Development Info - posted by Infinitron on Fri 27 August 2021, 21:57:57

Tags: Alexander Mishulin; Oleg Shpilchevsky; Owlcat Games; Pathfinder: Kingmaker; Pathfinder: Wrath of the Righteous

The topic of Owlcat's latest dev diary for Pathfinder: Wrath of the Righteous is the Mythic Paths. They're clearly the game's centerpiece feature, so it's only fitting that they're presented by the prestigious Alexander Mishulin himself. He describes each of the core six mythic paths in detail - the Lich, the Angel, the Azata, the Aeon, the Demon and the Trickster. He's a bit more coy about the two that were added as stretch goals, but hints that they might be even more consequential to the game's storyline.


In related news, PC Gamer published an extensive interview with Alex and Owlcat CEO Oleg Shpilchevskiy earlier today. It covers much of the same material as the dev diary but also has some details about the challenges the studio faced after Pathfinder: Kingmaker's disastrously buggy initial release. Here's an excerpt:

"To be honest, the release of Kingmaker was not ideal," says Oleg Shpilchevskiy, who is head of Owlcat Games and also a master of understatement. "It had quite a lot of problems in the beginning."

The Russian studio's first RPG, Pathfinder: Kingmaker, arrived in 2018 beset by bugs, slow loading times, and difficulty that didn't so much bounce up and down as rocket-jump.
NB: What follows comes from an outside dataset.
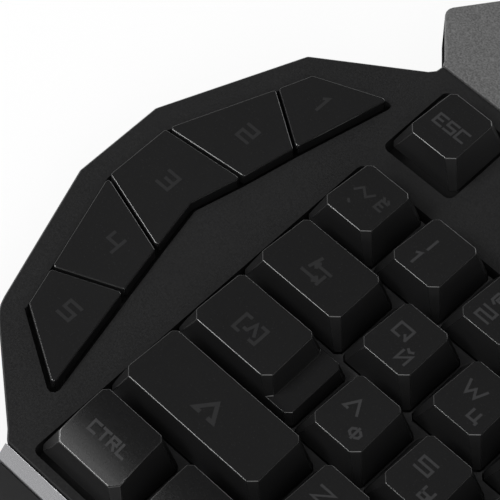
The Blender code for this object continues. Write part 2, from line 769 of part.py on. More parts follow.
def make_pads(model):
    """Four round rubber pads, sunk into the wrist rest and the rear of the case."""
    names = "front_left", "front_right", "rear_left", "rear_right"
    for name, (x, y) in zip(names, front_pads() + rear_pads()):
        pad = disc(0, 0, PAD_RADIUS, 0, STAND + PAD_SINK - FIT, PAD_SIDES)
        model.solid(f"rubber_pad_{name}", [pad], model.rubber, model.base, (x, y, 0))


def make_guide_plate(model, keys, centres):
    """Plate under the case top with a square guide for each plunger that moves."""
    plate = model.solid("guide_plate", [prism(sheet_outline(WALL + FIT), PLATE_UNDER, PLATE_TOP)], model.cap)
    sunk = PLATE_TOP - GUIDE_PLATE / 2
    barrels = [block(*plunger_at(place, PLUNGER_SLIP + GUIDE_WALL), GUIDE_FOOT, sunk) for place in centres]
    bores = [block(*plunger_at(place, PLUNGER_SLIP), GUIDE_FOOT - OVERRUN, PLATE_TOP + OVERRUN) for place in centres]
    model.add(plate, "barrels", barrels)
    model.cut(plate, "bores", bores)
    model.add(plate, "fixed_caps", [fixed_cap(key) for key in keys if key.name not in MOVING_KEYS])


def make_sheets(model, centres):
    """Dome mat, membrane and steel backing plate, stacked on the ribs of the lower case."""
    outline = sheet_outline(WALL + SHEET_BORDER)
    mat = model.solid("dome_mat", [prism(outline, SHEET_UNDER, SHEET_TOP)], model.silicone)
    domes = []
    sunk = SHEET_TOP - DOME_SHEET / 2
    for place in centres:
        ends = (place.x, place.y, sunk), (place.x, place.y, DOME_TOP)
        domes.append(cone(*ends, DOME_FOOT_RADIUS, DOME_TOP_RADIUS, DOME_SIDES))
    model.add(mat, "domes", domes)
    model.solid("membrane", [prism(outline, MEMBRANE_TOP - MEMBRANE, MEMBRANE_TOP)], model.film)
    model.solid("backing_plate", [prism(outline, BACKING_UNDER, BACKING_TOP)], model.steel)


def make_hood(model):
    """Grey panel over the rear of the case, with a slot for the lock lights."""
    body = chamfered(prism(case_outline(), -HOOD_SEAT + FIT, HOOD_RISE), HOOD_RISE)
    hood = model.solid("hood_panel", [body], model.hood)
    sides = -BULGE_REACH - OVERRUN, GRID_RIGHT + FLANK_REACH + OVERRUN
    model.cut(hood, "deck", [block(*sides, FRONT - OVERRUN, HOOD_FRONT + FIT, -HOOD_SEAT - OVERRUN, OVERRUN)])
    x, y = GRID_RIGHT - LENS_RIGHT - LENS_LENGTH / 2, HOOD_FRONT + HOOD_DEPTH / 2
    half_length, half_width = LENS_LENGTH / 2, LENS_WIDTH / 2
    slot = offset(rectangle(x - half_length, x + half_length, y - half_width, y + half_width), FIT)
    slot = rounded(slot, [LENS_CORNER + FIT] * len(slot))
    model.cut(hood, "light_slot", [prism(slot, -HOOD_SEAT - OVERRUN, HOOD_RISE + OVERRUN)])
    lens = rectangle(-half_length, half_length, -half_width, half_width)
    lens = prism(rounded(lens, [LENS_CORNER] * len(lens)), -HOOD_SEAT + FIT, HOOD_RISE)
    model.solid("lock_light_lens", [lens], model.clear, origin=(x, y, 0))


def make_trim(model):
    """Silver bar along the front edge, with its upper front edge cut back."""
    profile = [
        (TRIM_REAR, 0),
        (TRIM_FRONT, -TRIM_CHAMFER),
        (TRIM_FRONT, -TRIM_HEIGHT),
        (TRIM_REAR, -TRIM_HEIGHT),
    ]
    model.solid("front_trim", [swept(profile, *front_ends())], model.silver)


def front_ends():
    return bulge(BULGE_SHARES[0]).x, flank(FLANK_SHARES[0]).x


def wrist_top(share):
    """Height of the wrist rest's upper surface at a share of its depth."""
    depth, drop = WRIST_PROFILE_SHARES[0]
    for next_depth, next_drop in WRIST_PROFILE_SHARES[1:]:
        if share <= next_depth:
            drop += (next_drop - drop) * (share - depth) / (next_depth - depth)
            break
        depth, drop = next_depth, next_drop
    return -TRIM_CHAMFER - FIT - drop * WRIST_DROP


def make_wrist_rest(model):
    """Palm support in front of the trim, hollow below between ribs."""
    left, right = front_ends()
    depths = [depth for depth, drop in WRIST_PROFILE_SHARES]
    profile = [(WRIST_REAR - depth * WRIST_DEPTH, wrist_top(depth)) for depth in depths]
    profile += [(WRIST_FRONT, base_height(WRIST_FRONT)), (TRIM_REAR, base_height(TRIM_REAR))]
    profile += [(TRIM_REAR, -TRIM_HEIGHT - FIT), (WRIST_REAR, -TRIM_HEIGHT - FIT)]
    body = swept(profile, left - WRIST_FLARE - OVERRUN, right + WRIST_FLARE + OVERRUN)
    rest = model.solid("wrist_rest", [body], model.shell)
    side = [(flare * WRIST_FLARE, WRIST_REAR - depth * (WRIST_DEPTH + FIT)) for flare, depth in WRIST_SIDE_SHARES]
    side.insert(0, (0, TRIM_REAR + OVERRUN))
    outline = [Vector((left - flare, y)) for flare, y in side]
    outline += [Vector((right + flare, y)) for flare, y in reversed(side)]
    low = floor_height(WRIST_REAR) - OVERRUN
    model.combine(rest, "INTERSECT", "plan", [prism(outline, low, OVERRUN)])
    front_share = 1 - WRIST_NOSE / WRIST_DEPTH
    steps = [WRIST_WALL / WRIST_DEPTH] + [depth for depth in depths if 0 < depth < front_share] + [front_share]
    arch = [(WRIST_REAR - depth * WRIST_DEPTH, wrist_top(depth) - WRIST_WALL) for depth in steps]
    arch += [(arch[-1][0], low), (arch[0][0], low)]
    width = (right - left) / WRIST_CHAMBERS
    starts = [left + index * width + WRIST_WALL / 2 for index in range(WRIST_CHAMBERS)]
    model.cut(rest, "chambers", [swept(arch, start, start + width - WRIST_WALL) for start in starts])
    add_pad_seats(model, rest, front_pads())


def make_controller_board(model):
    """Circuit board on the ribs under the hood, with its chips and the cable's connector."""
    front, rear = HOOD_FRONT + BOARD_MARGIN, REAR - WALL - BASE_TAPER - BOARD_MARGIN
    left = CABLE_LEFT - BOARD_REACH
    low = RIB_TOP + FIT
    high = low + BOARD_THICKNESS
    sides = left, left + BOARD_LENGTH, front, rear
    board = model.solid("controller_board", [block(*sides, low, high)], model.circuit)
    sunk, y = high - BOARD_THICKNESS / 2, (front + rear) / 2
    connector_left, connector_right = CABLE_LEFT - CONNECTOR_LENGTH / 2, CABLE_LEFT + CONNECTOR_LENGTH / 2
    components = [block(connector_left, connector_right, y, y + CHIP_SIZE, sunk, high + CONNECTOR_HEIGHT)]
    half = CHIP_SIZE / 2
    for share in CHIP_SHARES:
        x = left + share * (connector_left - left)
        components.append(block(x - half, x + half, y - half, y + half, sunk, high + CHIP_HEIGHT))
    model.add(board, "components", components)


def make_cable_bush(model):
    """Rubber bush that lines the cable outlet in the rear wall, turned about the outlet's axis."""
    inner, outer = -WALL - FIT, FIT
    profile = [
        (BUSH_BORE_RADIUS, inner - BUSH_FLANGE),
        (BUSH_FLANGE_RADIUS, inner - BUSH_FLANGE),
        (BUSH_FLANGE_RADIUS, inner),
        (BUSH_NECK_RADIUS, inner),
        (BUSH_NECK_RADIUS, outer),
        (BUSH_FLANGE_RADIUS, outer),
        (BUSH_FLANGE_RADIUS, outer + BUSH_FLANGE),
        (BUSH_BORE_RADIUS, outer + BUSH_FLANGE),
    ]
    mesh = bpy.data.meshes.new("cable_bush")
    edges = [(index, (index + 1) % len(profile)) for index in range(len(profile))]
    mesh.from_pydata([(radius, y, 0) for radius, y in profile], edges, [])
    mesh.materials.append(model.rubber)
    bush = bpy.data.objects.new("cable_bush", mesh)
    bush.parent = model.deck
    bush.location = (CABLE_LEFT, REAR, -BUSH_DROP)
    model.parts.objects.link(bush)
    turned = bush.modifiers.new("turned", "SCREW")
    turned.axis = "Y"
    turned.steps = BUSH_SIDES
    turned.render_steps = BUSH_SIDES
    turned.use_normal_flip = True


def centre_footprint(model):
    """Moves the whole model so that the middle of its footprint is the origin."""
    bpy.context.view_layer.update()
    graph = bpy.context.evaluated_depsgraph_get()
    corners = []
    for piece in model.parts.objects:
        solid = piece.evaluated_get(graph)
        corners += [solid.matrix_world @ vertex.co for vertex in solid.data.vertices]
    for axis in (0, 1):
        places = [corner[axis] for corner in corners]
        model.base.location[axis] = -(min(places) + max(places)) / 2


def main():
    clear_scene()
    model = Model()
    keys = key_list()
    macro_edges, macro_well = macro_outlines()
    macro_centres = [middle_of(edge) for edge in macro_edges]
    moving_keys = [key for key in keys if key.name in MOVING_KEYS]
    make_top_case(model, macro_well)
    make_bottom_case(model)
    make_hood(model)
    make_trim(model)
    make_wrist_rest(model)
    make_guide_plate(model, keys, moving_keys + macro_centres)
    make_sheets(model, keys + macro_centres)
    make_controller_board(model)
    make_cable_bush(model)
    make_flip_feet(model)
    make_pads(model)
    make_keys(model, keys)
    make_macro_keys(model, macro_edges)
    centre_footprint(model)


main()
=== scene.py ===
import json
import math
from collections import namedtuple

import bmesh
import bpy
from mathutils import Euler, Matrix, Vector


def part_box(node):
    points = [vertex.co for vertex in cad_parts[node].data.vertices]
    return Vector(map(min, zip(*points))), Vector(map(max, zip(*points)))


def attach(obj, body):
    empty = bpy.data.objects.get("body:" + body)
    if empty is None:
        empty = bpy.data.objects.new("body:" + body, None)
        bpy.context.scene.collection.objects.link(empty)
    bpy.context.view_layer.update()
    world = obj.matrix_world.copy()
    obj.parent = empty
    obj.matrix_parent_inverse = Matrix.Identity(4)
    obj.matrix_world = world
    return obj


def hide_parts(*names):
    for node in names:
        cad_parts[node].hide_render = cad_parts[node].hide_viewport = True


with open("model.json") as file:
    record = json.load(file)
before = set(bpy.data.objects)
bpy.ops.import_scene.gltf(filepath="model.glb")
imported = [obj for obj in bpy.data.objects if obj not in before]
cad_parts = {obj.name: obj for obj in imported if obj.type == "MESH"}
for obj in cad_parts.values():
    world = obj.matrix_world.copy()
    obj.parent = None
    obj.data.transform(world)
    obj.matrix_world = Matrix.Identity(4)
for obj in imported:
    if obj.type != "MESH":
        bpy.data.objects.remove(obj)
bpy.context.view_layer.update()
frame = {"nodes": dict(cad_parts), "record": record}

# The deck's own frame, as the solids have it: x along the rows from the left edge of the key grid,
# y from the number row to the rear, z above the case top. Sizes are in metres
PITCH = 0.01905
TILT = math.radians(4)
PAD_Y = -0.139525
CASE_HEIGHT = 0.028101
KEY_RISE = 0.0075
MACRO_RISE = 0.0020
PLATE_TOP = -0.0051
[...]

After release, Owlcat got to work improving Kingmaker, with patches whose notes were so long they sometimes had to be spread over two Steam news posts.

"We had to make a lot of changes," Oleg says. "A lot of fixes in the first two weeks and even first months, which taught us a lot." As well as patching Kingmaker, the studio added to it with DLC (some of it free), and extras like a turn-based mode in addition to its default realtime-with-pause setting (inspired by a popular Kingmaker mod).

Replaying Kingmaker today is quite a different experience than it was in 2018. Turn-based combat means area-of-effect spells actually hit the enemies you want, and your characters don't charge into battle directly over traps that have already been discovered. It's easier to manage your kingdom thanks to crisis points that can be spent to improve the odds of dealing with disasters, while the build points you need for construction and research projects can be bought right there in the kingdom management menu rather than by exiting it, then physically leaving your throne room to find the one merchant in your settlement who sells them.

These days, Kingmaker has a 78% positive rating on Steam and the majority of its negative reviews date from the two months after its release. It's built up a word-of-mouth reputation in CRPG circles as an old-fashioned fantasy sandbox that can be obtuse, but is still worthy of being numbered among the better revivalist CRPGs, alongside Pillars of Eternity and the modern Wasteland and Shadowrun games.

"Games have a peak in sales in the beginning, in the first half a year, and then maybe a short tail of popularity and sales in a year or two, but what we see with Kingmaker is a steady wave of new people coming in," says Oleg, who describes it as a long-tail seller. "And this tail is quite stable, which is really surprising."